DATA
+++++
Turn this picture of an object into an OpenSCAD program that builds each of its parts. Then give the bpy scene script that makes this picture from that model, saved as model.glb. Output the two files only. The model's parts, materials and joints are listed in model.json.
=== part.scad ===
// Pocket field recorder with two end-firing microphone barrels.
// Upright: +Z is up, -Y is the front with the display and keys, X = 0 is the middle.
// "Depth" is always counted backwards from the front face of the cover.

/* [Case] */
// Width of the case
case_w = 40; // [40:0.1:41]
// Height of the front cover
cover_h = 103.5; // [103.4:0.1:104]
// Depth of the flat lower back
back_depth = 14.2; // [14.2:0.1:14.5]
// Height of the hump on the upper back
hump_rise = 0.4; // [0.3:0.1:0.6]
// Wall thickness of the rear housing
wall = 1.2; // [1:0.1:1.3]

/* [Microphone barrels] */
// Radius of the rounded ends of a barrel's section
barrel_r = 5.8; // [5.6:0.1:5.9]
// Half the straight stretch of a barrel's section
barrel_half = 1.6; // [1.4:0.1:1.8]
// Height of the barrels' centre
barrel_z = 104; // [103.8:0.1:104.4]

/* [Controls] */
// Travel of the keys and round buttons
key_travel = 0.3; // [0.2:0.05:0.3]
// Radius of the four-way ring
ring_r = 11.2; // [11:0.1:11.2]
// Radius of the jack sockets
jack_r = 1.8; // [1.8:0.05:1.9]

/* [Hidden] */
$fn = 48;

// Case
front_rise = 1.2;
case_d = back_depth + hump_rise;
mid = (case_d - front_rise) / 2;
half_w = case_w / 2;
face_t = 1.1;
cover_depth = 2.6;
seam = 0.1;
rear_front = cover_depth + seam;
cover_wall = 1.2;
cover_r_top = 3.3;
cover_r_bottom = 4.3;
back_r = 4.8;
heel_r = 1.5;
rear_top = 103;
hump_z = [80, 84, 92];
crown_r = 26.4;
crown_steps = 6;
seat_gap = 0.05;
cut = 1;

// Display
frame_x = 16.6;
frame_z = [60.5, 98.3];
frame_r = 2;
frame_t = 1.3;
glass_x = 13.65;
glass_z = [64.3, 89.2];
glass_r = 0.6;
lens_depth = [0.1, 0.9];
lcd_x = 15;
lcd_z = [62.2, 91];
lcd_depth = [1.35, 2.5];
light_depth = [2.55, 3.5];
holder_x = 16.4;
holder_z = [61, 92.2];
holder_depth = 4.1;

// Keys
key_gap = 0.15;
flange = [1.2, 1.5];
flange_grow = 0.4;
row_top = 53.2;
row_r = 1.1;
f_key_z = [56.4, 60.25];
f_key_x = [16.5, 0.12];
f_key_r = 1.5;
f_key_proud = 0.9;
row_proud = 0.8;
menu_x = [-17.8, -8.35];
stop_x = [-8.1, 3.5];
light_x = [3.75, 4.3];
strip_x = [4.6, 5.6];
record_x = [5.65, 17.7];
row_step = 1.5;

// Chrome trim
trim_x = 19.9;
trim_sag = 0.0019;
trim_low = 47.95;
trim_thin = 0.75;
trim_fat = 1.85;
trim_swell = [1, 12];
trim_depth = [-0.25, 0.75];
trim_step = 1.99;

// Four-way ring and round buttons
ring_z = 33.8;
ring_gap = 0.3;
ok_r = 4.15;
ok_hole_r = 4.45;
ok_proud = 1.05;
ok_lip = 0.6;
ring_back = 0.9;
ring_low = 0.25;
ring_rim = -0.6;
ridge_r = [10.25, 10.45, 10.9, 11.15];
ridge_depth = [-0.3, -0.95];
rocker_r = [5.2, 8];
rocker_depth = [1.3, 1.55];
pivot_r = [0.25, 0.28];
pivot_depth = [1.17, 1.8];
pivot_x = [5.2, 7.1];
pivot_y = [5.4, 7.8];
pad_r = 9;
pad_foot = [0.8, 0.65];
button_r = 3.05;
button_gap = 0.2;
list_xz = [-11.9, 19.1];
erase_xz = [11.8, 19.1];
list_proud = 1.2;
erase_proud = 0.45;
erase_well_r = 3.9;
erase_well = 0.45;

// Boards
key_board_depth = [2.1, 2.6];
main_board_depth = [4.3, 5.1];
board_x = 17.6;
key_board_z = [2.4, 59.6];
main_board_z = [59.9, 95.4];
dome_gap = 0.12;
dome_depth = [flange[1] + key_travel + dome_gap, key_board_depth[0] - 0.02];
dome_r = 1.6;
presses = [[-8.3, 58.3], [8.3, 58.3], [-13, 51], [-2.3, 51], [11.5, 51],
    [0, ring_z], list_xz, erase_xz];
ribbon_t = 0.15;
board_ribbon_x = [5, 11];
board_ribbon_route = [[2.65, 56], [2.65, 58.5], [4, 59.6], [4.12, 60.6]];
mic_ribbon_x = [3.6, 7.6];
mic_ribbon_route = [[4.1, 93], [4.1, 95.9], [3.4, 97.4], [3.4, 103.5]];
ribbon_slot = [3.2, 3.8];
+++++
TASK GOAL
All of the data above should be transcribed exactly.

REPLY TO THE EXERCISE
Turn this picture of an object into an OpenSCAD program that builds each of its parts. Then give the bpy scene script that makes this picture from that model, saved as model.glb. Output the two files only. The model's parts, materials and joints are listed in model.json.
=== part.scad ===
// Pocket field recorder with two end-firing microphone barrels.
// Upright: +Z is up, -Y is the front with the display and keys, X = 0 is the middle.
// "Depth" is always counted backwards from the front face of the cover.

/* [Case] */
// Width of the case
case_w = 40; // [40:0.1:41]
// Height of the front cover
cover_h = 103.5; // [103.4:0.1:104]
// Depth of the flat lower back
back_depth = 14.2; // [14.2:0.1:14.5]
// Height of the hump on the upper back
hump_rise = 0.4; // [0.3:0.1:0.6]
// Wall thickness of the rear housing
wall = 1.2; // [1:0.1:1.3]

/* [Microphone barrels] */
// Radius of the rounded ends of a barrel's section
barrel_r = 5.8; // [5.6:0.1:5.9]
// Half the straight stretch of a barrel's section
barrel_half = 1.6; // [1.4:0.1:1.8]
// Height of the barrels' centre
barrel_z = 104; // [103.8:0.1:104.4]

/* [Controls] */
// Travel of the keys and round buttons
key_travel = 0.3; // [0.2:0.05:0.3]
// Radius of the four-way ring
ring_r = 11.2; // [11:0.1:11.2]
// Radius of the jack sockets
jack_r = 1.8; // [1.8:0.05:1.9]

/* [Hidden] */
$fn = 48;

// Case
front_rise = 1.2;
case_d = back_depth + hump_rise;
mid = (case_d - front_rise) / 2;
half_w = case_w / 2;
face_t = 1.1;
cover_depth = 2.6;
seam = 0.1;
rear_front = cover_depth + seam;
cover_wall = 1.2;
cover_r_top = 3.3;
cover_r_bottom = 4.3;
back_r = 4.8;
heel_r = 1.5;
rear_top = 103;
hump_z = [80, 84, 92];
crown_r = 26.4;
crown_steps = 6;
seat_gap = 0.05;
cut = 1;

// Display
frame_x = 16.6;
frame_z = [60.5, 98.3];
frame_r = 2;
frame_t = 1.3;
glass_x = 13.65;
glass_z = [64.3, 89.2];
glass_r = 0.6;
lens_depth = [0.1, 0.9];
lcd_x = 15;
lcd_z = [62.2, 91];
lcd_depth = [1.35, 2.5];
light_depth = [2.55, 3.5];
holder_x = 16.4;
holder_z = [61, 92.2];
holder_depth = 4.1;

// Keys
key_gap = 0.15;
flange = [1.2, 1.5];
flange_grow = 0.4;
row_top = 53.2;
row_r = 1.1;
f_key_z = [56.4, 60.25];
f_key_x = [16.5, 0.12];
f_key_r = 1.5;
f_key_proud = 0.9;
row_proud = 0.8;
menu_x = [-17.8, -8.35];
stop_x = [-8.1, 3.5];
light_x = [3.75, 4.3];
strip_x = [4.6, 5.6];
record_x = [5.65, 17.7];
row_step = 1.5;

// Chrome trim
trim_x = 19.9;
trim_sag = 0.0019;
trim_low = 47.95;
trim_thin = 0.75;
trim_fat = 1.85;
trim_swell = [1, 12];
trim_depth = [-0.25, 0.75];
trim_step = 1.99;

// Four-way ring and round buttons
ring_z = 33.8;
ring_gap = 0.3;
ok_r = 4.15;
ok_hole_r = 4.45;
ok_proud = 1.05;
ok_lip = 0.6;
ring_back = 0.9;
ring_low = 0.25;
ring_rim = -0.6;
ridge_r = [10.25, 10.45, 10.9, 11.15];
ridge_depth = [-0.3, -0.95];
rocker_r = [5.2, 8];
rocker_depth = [1.3, 1.55];
pivot_r = [0.25, 0.28];
pivot_depth = [1.17, 1.8];
pivot_x = [5.2, 7.1];
pivot_y = [5.4, 7.8];
pad_r = 9;
pad_foot = [0.8, 0.65];
button_r = 3.05;
button_gap = 0.2;
list_xz = [-11.9, 19.1];
erase_xz = [11.8, 19.1];
list_proud = 1.2;
erase_proud = 0.45;
erase_well_r = 3.9;
erase_well = 0.45;

// Boards
key_board_depth = [2.1, 2.6];
main_board_depth = [4.3, 5.1];
board_x = 17.6;
key_board_z = [2.4, 59.6];
main_board_z = [59.9, 95.4];
dome_gap = 0.12;
dome_depth = [flange[1] + key_travel + dome_gap, key_board_depth[0] - 0.02];
dome_r = 1.6;
presses = [[-8.3, 58.3], [8.3, 58.3], [-13, 51], [-2.3, 51], [11.5, 51],
    [0, ring_z], list_xz, erase_xz];
ribbon_t = 0.15;
board_ribbon_x = [5, 11];
board_ribbon_route = [[2.65, 56], [2.65, 58.5], [4, 59.6], [4.12, 60.6]];
mic_ribbon_x = [3.6, 7.6];
mic_ribbon_route = [[4.1, 93], [4.1, 95.9], [3.4, 97.4], [3.4, 103.5]];
ribbon_slot = [3.2, 3.8];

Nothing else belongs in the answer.